**SOURCE EXCERPT:**
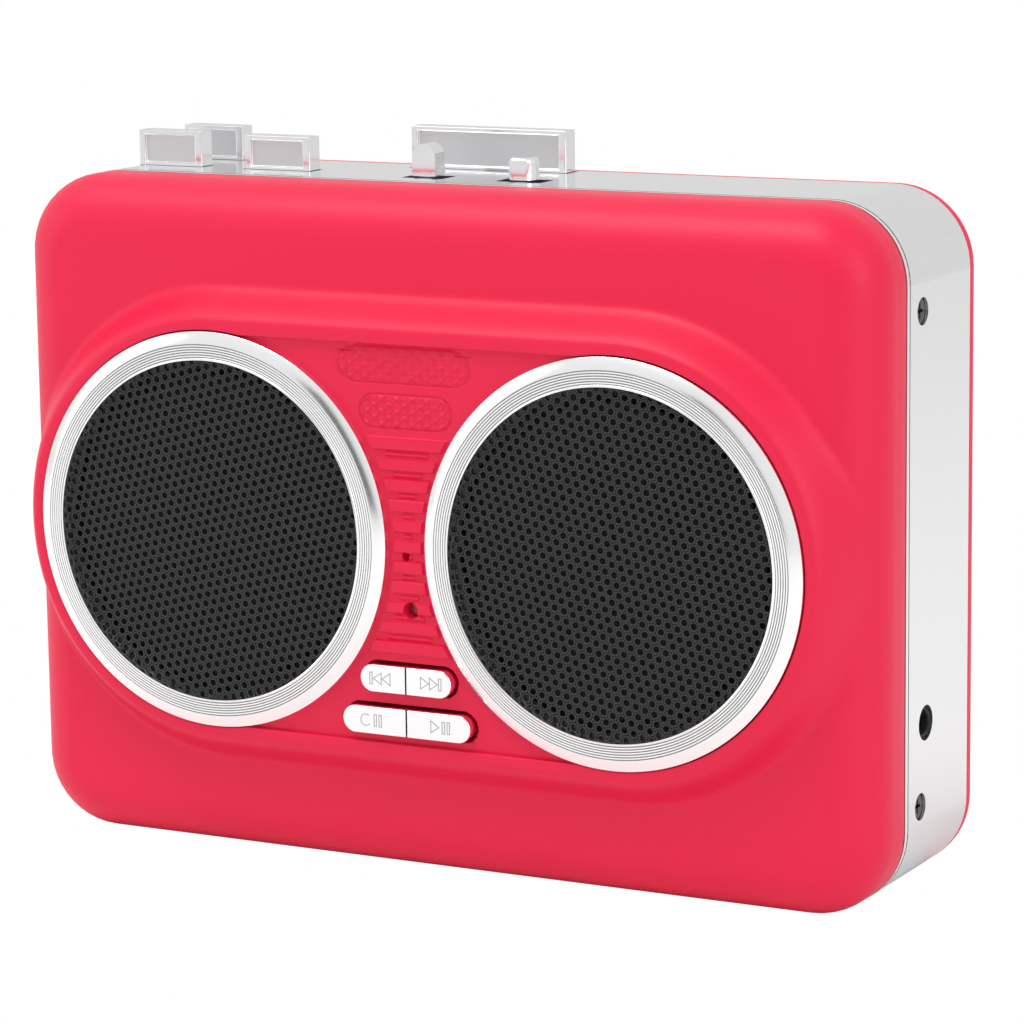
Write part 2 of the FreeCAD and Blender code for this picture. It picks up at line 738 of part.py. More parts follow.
def drive_belt():
    y = (belt_y - belt_width / 2, belt_y + belt_width / 2)
    wheels = ((motor_x, motor_z, pulley_groove), (capstan_x, capstan_z, flywheel_groove))
    outer = loop_prism(*[(x, z, r + running + belt_thickness) for x, z, r in wheels], y)
    inner = loop_prism(*[(x, z, r + running) for x, z, r in wheels], y)
    return outer.cut(inner)


def reel_spindle(side):
    """A drive wheel in front of the deck and a finned hub behind it."""
    x = side * reel_spacing / 2
    wheel = rod("y", (x, reel_height), reel_wheel, (wheel_front_y, wheel_back_y))
    hub = rod("y", (x, reel_height), spindle_radius, (wheel_back_y, spindle_tip_y))
    fins = []
    for index in range(3):
        fin = box((x, x + spindle_radius + 1.1), (deck_back_y + 1.0, spindle_tip_y - 0.6),
                  (reel_height - 0.5, reel_height + 0.5))
        fin.rotate(FreeCAD.Vector(x, 0, reel_height), FreeCAD.Vector(0, 1, 0), 120 * index)
        fins.append(fin)
    collar = rod("y", (x, reel_height), spindle_radius + 1.6, (deck_back_y + 0.2, deck_back_y + 1.0))
    return wheel.fuse([hub, collar] + fins).removeSplitter()


def takeup_idler():
    wheel = rod("y", idler_at, idler_radius, (wheel_front_y, wheel_back_y))
    return wheel.fuse(rod("y", idler_at, shaft_radius, (wheel_back_y, deck_back_y)))


def head_plate():
    y = (deck_back_y + clearance, deck_back_y + clearance + 1.0)
    plate = box((-8.0, 7.5), y, (bay_top + 0.8, head_top))
    lug = box((-8.0, 3.0), (y[1], rear_key_row + 2.0), (head_top - 1.2, head_top))
    shelf = box((-4.0, 4.0), (y[1], tape_y - 3.1), (bay_top + 2.0, bay_top + 6.0))
    return plate.fuse([lug, shelf]).removeSplitter()


def play_head():
    y = (tape_y - 3.1, tape_y + 3.1)
    head = box((-6, 6), y, (bay_top + 0.8, bay_top + 7.2))
    return head.makeFillet(1.5, [e for e in edges_along(head, "y") if e.BoundBox.ZMax < bay_top + 1])


def pinch_arm():
    y = (deck_back_y + clearance, deck_back_y + clearance + 1.2)
    arm = loop_prism((pinch_pivot[0], pinch_pivot[1], 1.45), (pinch_centre[0], pinch_centre[1], 1.45), y)
    post = rod("y", pinch_centre, shaft_radius, (y[1], tape_y + 3.4))
    return arm.fuse(post).cut(rod("y", pinch_pivot, shaft_radius - 0.3 + running, y))


def pinch_roller():
    y = (tape_y - 3.0, tape_y + 3.0)
    return rod("y", pinch_centre, pinch_radius, y).cut(rod("y", pinch_centre, shaft_radius + running, y))


def build():
    os.makedirs("parts", exist_ok=True)
    save("front_cover", front_cover())
    save("middle_frame", middle_frame())
    save("rear_cover", rear_cover())
    save("cassette_door", cassette_door())
    save("door_window", door_window())
    save("door_hinge_pin", rod("x", (hinge_y, hinge_z), hinge_pin, (-door_half - wall, door_half + wall)))
    save("side_screws", *side_screws())
    board_screws = flat_screws(board_bosses, board_back_y, 3.8)
    save("inner_screws", *board_screws, *flat_screws(deck_screws, deck_back_y, 4.5))

    grille = speaker_grille()
    for side, x in (("left", -speaker_x), ("right", speaker_x)):
        sheet = grille.copy()
        sheet.translate(FreeCAD.Vector(x, panel_y - grille_thickness, speaker_z))
        save("speaker_ring_" + side, speaker_ring(x))
        save("speaker_grille_" + side, sheet)
        save("speaker_basket_" + side, speaker_basket(x))
        save("speaker_cone_" + side, speaker_cone(x))
        save("speaker_magnet_" + side, speaker_magnet(x))

    for name in buttons:
        save(name, button(name))
    save("tact_switches", *tact_switches())
    save("button_board", button_board())
    save("indicator_lamp", rod("y", indicator_at, 0.85, (web_back_y - 0.5, button_board_y)))
    save("microphone", rod("y", microphone_at, 2.0, (web_back_y + 0.2, button_board_y)))

    for name in keys:
        save(name, key(name))
        spring_name = name.replace("key", "spring")
        span = (guide_high, flange_low)
        save(spring_name, coil("z", key_spring_place(name), spring_radius, spring_wire, span, spring_turns))
    save("key_guide", key_guide())
    for name in switch_knobs:
        save(name, switch_knob(name))
    save("slide_switches", *[switch_body(name) for name in switch_knobs])

    save("main_board", main_board())
    save("board_chips", *board_chips())
    save("audio_jack", audio_jack())
    save("battery_tray", battery_tray())
    save("battery_cells", *battery_cells())
    save("battery_contacts", *battery_contacts())
    save("battery_lid", battery_lid())

    save("deck_plate", deck_plate())
    save("cassette_well", cassette_well())
    save("flywheel", flywheel())
    save("capstan_shaft", rod("y", (capstan_x, capstan_z), shaft_radius, (flywheel_front_y, capstan_tip_y)))
    save("capstan_bearing", capstan_bearing())
    save("motor_body", motor_body())
    save("motor_pulley", motor_pulley())
    save("drive_belt", drive_belt())
    save("supply_spindle", reel_spindle(-1))
    save("takeup_spindle", reel_spindle(1))
    save("takeup_idler", takeup_idler())
    save("head_plate", head_plate())
    save("play_head", play_head())
    save("pinch_arm", pinch_arm())
    save("pinch_roller", pinch_roller())


build()
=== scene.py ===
# %% [markdown]
# # A portable cassette player with two round speakers
# The engineering model of the player is already made: every shaft, key and shell has its place. This
# lesson dresses it. We load that model as a fixed frame, build the visible skins as numpy surfaces
# around it, and give every piece a finish. Nothing is moved by eye: each place is read from the frame.

# %% Load the frame
import json
import math

import bpy
import numpy as np
from mathutils import Matrix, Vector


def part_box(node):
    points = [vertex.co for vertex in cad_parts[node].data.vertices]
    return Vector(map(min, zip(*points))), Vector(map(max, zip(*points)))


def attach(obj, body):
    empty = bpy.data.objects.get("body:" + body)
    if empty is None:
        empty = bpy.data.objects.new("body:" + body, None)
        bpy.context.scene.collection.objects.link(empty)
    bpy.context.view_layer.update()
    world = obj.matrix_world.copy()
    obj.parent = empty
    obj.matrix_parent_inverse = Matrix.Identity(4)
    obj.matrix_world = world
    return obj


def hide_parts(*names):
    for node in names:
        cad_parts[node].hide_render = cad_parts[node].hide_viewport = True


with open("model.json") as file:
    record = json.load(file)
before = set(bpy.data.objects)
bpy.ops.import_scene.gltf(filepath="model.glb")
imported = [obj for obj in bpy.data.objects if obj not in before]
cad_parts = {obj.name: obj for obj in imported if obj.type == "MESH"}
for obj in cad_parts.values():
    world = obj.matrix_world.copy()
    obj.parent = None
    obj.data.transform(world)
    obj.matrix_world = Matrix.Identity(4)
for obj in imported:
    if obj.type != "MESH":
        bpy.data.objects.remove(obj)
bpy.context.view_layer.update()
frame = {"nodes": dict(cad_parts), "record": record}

MM = 0.001


# %% [markdown]
# The pieces below are worked out in millimetres, because that is how such a product is drawn. These
# values are read from the frame, so that every skin lies where the engineering model says.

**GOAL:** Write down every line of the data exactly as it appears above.

**SOLUTION TO THE EXERCISE:**
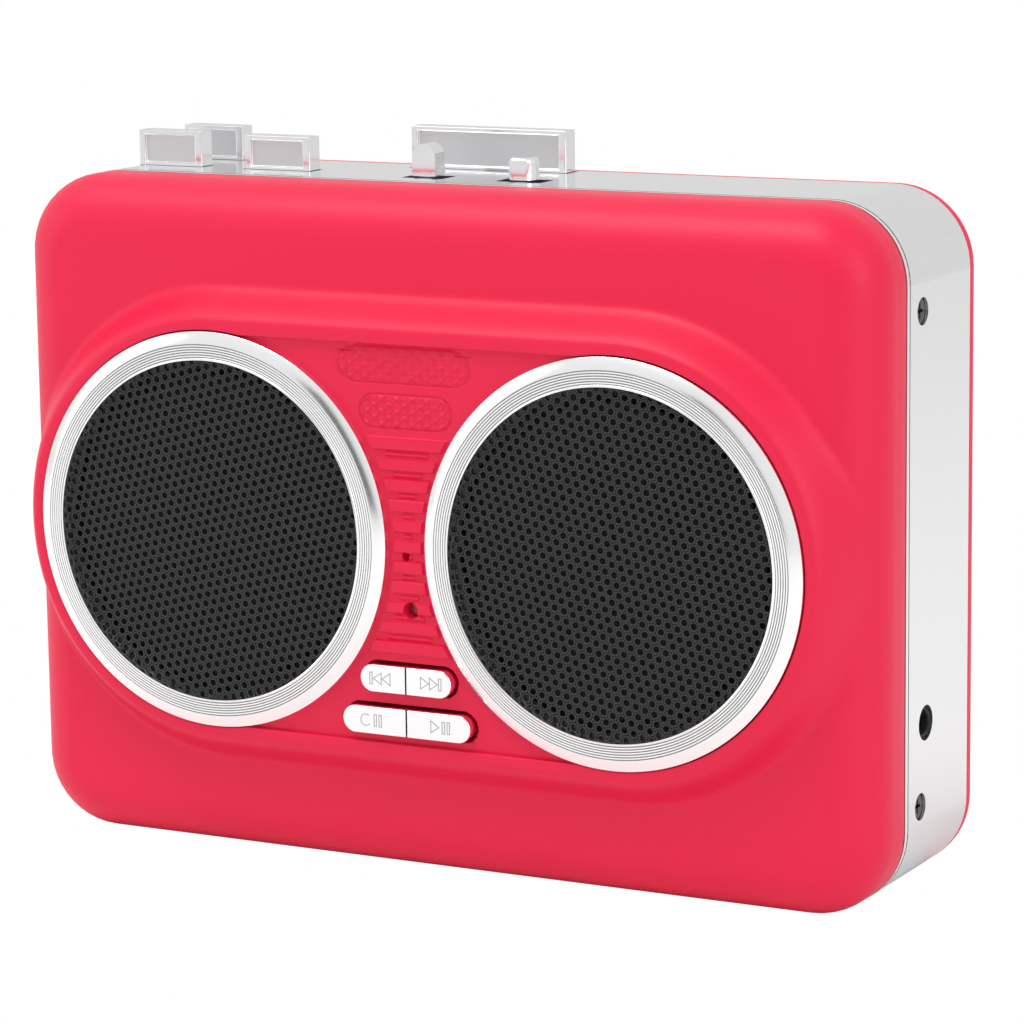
Write part 2 of the FreeCAD and Blender code for this picture. It picks up at line 738 of part.py. More parts follow.
def drive_belt():
    y = (belt_y - belt_width / 2, belt_y + belt_width / 2)
    wheels = ((motor_x, motor_z, pulley_groove), (capstan_x, capstan_z, flywheel_groove))
    outer = loop_prism(*[(x, z, r + running + belt_thickness) for x, z, r in wheels], y)
    inner = loop_prism(*[(x, z, r + running) for x, z, r in wheels], y)
    return outer.cut(inner)


def reel_spindle(side):
    """A drive wheel in front of the deck and a finned hub behind it."""
    x = side * reel_spacing / 2
    wheel = rod("y", (x, reel_height), reel_wheel, (wheel_front_y, wheel_back_y))
    hub = rod("y", (x, reel_height), spindle_radius, (wheel_back_y, spindle_tip_y))
    fins = []
    for index in range(3):
        fin = box((x, x + spindle_radius + 1.1), (deck_back_y + 1.0, spindle_tip_y - 0.6),
                  (reel_height - 0.5, reel_height + 0.5))
        fin.rotate(FreeCAD.Vector(x, 0, reel_height), FreeCAD.Vector(0, 1, 0), 120 * index)
        fins.append(fin)
    collar = rod("y", (x, reel_height), spindle_radius + 1.6, (deck_back_y + 0.2, deck_back_y + 1.0))
    return wheel.fuse([hub, collar] + fins).removeSplitter()


def takeup_idler():
    wheel = rod("y", idler_at, idler_radius, (wheel_front_y, wheel_back_y))
    return wheel.fuse(rod("y", idler_at, shaft_radius, (wheel_back_y, deck_back_y)))


def head_plate():
    y = (deck_back_y + clearance, deck_back_y + clearance + 1.0)
    plate = box((-8.0, 7.5), y, (bay_top + 0.8, head_top))
    lug = box((-8.0, 3.0), (y[1], rear_key_row + 2.0), (head_top - 1.2, head_top))
    shelf = box((-4.0, 4.0), (y[1], tape_y - 3.1), (bay_top + 2.0, bay_top + 6.0))
    return plate.fuse([lug, shelf]).removeSplitter()


def play_head():
    y = (tape_y - 3.1, tape_y + 3.1)
    head = box((-6, 6), y, (bay_top + 0.8, bay_top + 7.2))
    return head.makeFillet(1.5, [e for e in edges_along(head, "y") if e.BoundBox.ZMax < bay_top + 1])


def pinch_arm():
    y = (deck_back_y + clearance, deck_back_y + clearance + 1.2)
    arm = loop_prism((pinch_pivot[0], pinch_pivot[1], 1.45), (pinch_centre[0], pinch_centre[1], 1.45), y)
    post = rod("y", pinch_centre, shaft_radius, (y[1], tape_y + 3.4))
    return arm.fuse(post).cut(rod("y", pinch_pivot, shaft_radius - 0.3 + running, y))


def pinch_roller():
    y = (tape_y - 3.0, tape_y + 3.0)
    return rod("y", pinch_centre, pinch_radius, y).cut(rod("y", pinch_centre, shaft_radius + running, y))


def build():
    os.makedirs("parts", exist_ok=True)
    save("front_cover", front_cover())
    save("middle_frame", middle_frame())
    save("rear_cover", rear_cover())
    save("cassette_door", cassette_door())
    save("door_window", door_window())
    save("door_hinge_pin", rod("x", (hinge_y, hinge_z), hinge_pin, (-door_half - wall, door_half + wall)))
    save("side_screws", *side_screws())
    board_screws = flat_screws(board_bosses, board_back_y, 3.8)
    save("inner_screws", *board_screws, *flat_screws(deck_screws, deck_back_y, 4.5))

    grille = speaker_grille()
    for side, x in (("left", -speaker_x), ("right", speaker_x)):
        sheet = grille.copy()
        sheet.translate(FreeCAD.Vector(x, panel_y - grille_thickness, speaker_z))
        save("speaker_ring_" + side, speaker_ring(x))
        save("speaker_grille_" + side, sheet)
        save("speaker_basket_" + side, speaker_basket(x))
        save("speaker_cone_" + side, speaker_cone(x))
        save("speaker_magnet_" + side, speaker_magnet(x))

    for name in buttons:
        save(name, button(name))
    save("tact_switches", *tact_switches())
    save("button_board", button_board())
    save("indicator_lamp", rod("y", indicator_at, 0.85, (web_back_y - 0.5, button_board_y)))
    save("microphone", rod("y", microphone_at, 2.0, (web_back_y + 0.2, button_board_y)))

    for name in keys:
        save(name, key(name))
        spring_name = name.replace("key", "spring")
        span = (guide_high, flange_low)
        save(spring_name, coil("z", key_spring_place(name), spring_radius, spring_wire, span, spring_turns))
    save("key_guide", key_guide())
    for name in switch_knobs:
        save(name, switch_knob(name))
    save("slide_switches", *[switch_body(name) for name in switch_knobs])

    save("main_board", main_board())
    save("board_chips", *board_chips())
    save("audio_jack", audio_jack())
    save("battery_tray", battery_tray())
    save("battery_cells", *battery_cells())
    save("battery_contacts", *battery_contacts())
    save("battery_lid", battery_lid())

    save("deck_plate", deck_plate())
    save("cassette_well", cassette_well())
    save("flywheel", flywheel())
    save("capstan_shaft", rod("y", (capstan_x, capstan_z), shaft_radius, (flywheel_front_y, capstan_tip_y)))
    save("capstan_bearing", capstan_bearing())
    save("motor_body", motor_body())
    save("motor_pulley", motor_pulley())
    save("drive_belt", drive_belt())
    save("supply_spindle", reel_spindle(-1))
    save("takeup_spindle", reel_spindle(1))
    save("takeup_idler", takeup_idler())
    save("head_plate", head_plate())
    save("play_head", play_head())
    save("pinch_arm", pinch_arm())
    save("pinch_roller", pinch_roller())


build()
=== scene.py ===
# %% [markdown]
# # A portable cassette player with two round speakers
# The engineering model of the player is already made: every shaft, key and shell has its place. This
# lesson dresses it. We load that model as a fixed frame, build the visible skins as numpy surfaces
# around it, and give every piece a finish. Nothing is moved by eye: each place is read from the frame.

# %% Load the frame
import json
import math

import bpy
import numpy as np
from mathutils import Matrix, Vector


def part_box(node):
    points = [vertex.co for vertex in cad_parts[node].data.vertices]
    return Vector(map(min, zip(*points))), Vector(map(max, zip(*points)))


def attach(obj, body):
    empty = bpy.data.objects.get("body:" + body)
    if empty is None:
        empty = bpy.data.objects.new("body:" + body, None)
        bpy.context.scene.collection.objects.link(empty)
    bpy.context.view_layer.update()
    world = obj.matrix_world.copy()
    obj.parent = empty
    obj.matrix_parent_inverse = Matrix.Identity(4)
    obj.matrix_world = world
    return obj


def hide_parts(*names):
    for node in names:
        cad_parts[node].hide_render = cad_parts[node].hide_viewport = True


with open("model.json") as file:
    record = json.load(file)
before = set(bpy.data.objects)
bpy.ops.import_scene.gltf(filepath="model.glb")
imported = [obj for obj in bpy.data.objects if obj not in before]
cad_parts = {obj.name: obj for obj in imported if obj.type == "MESH"}
for obj in cad_parts.values():
    world = obj.matrix_world.copy()
    obj.parent = None
    obj.data.transform(world)
    obj.matrix_world = Matrix.Identity(4)
for obj in imported:
    if obj.type != "MESH":
        bpy.data.objects.remove(obj)
bpy.context.view_layer.update()
frame = {"nodes": dict(cad_parts), "record": record}

MM = 0.001


# %% [markdown]
# The pieces below are worked out in millimetres, because that is how such a product is drawn. These
# values are read from the frame, so that every skin lies where the engineering model says.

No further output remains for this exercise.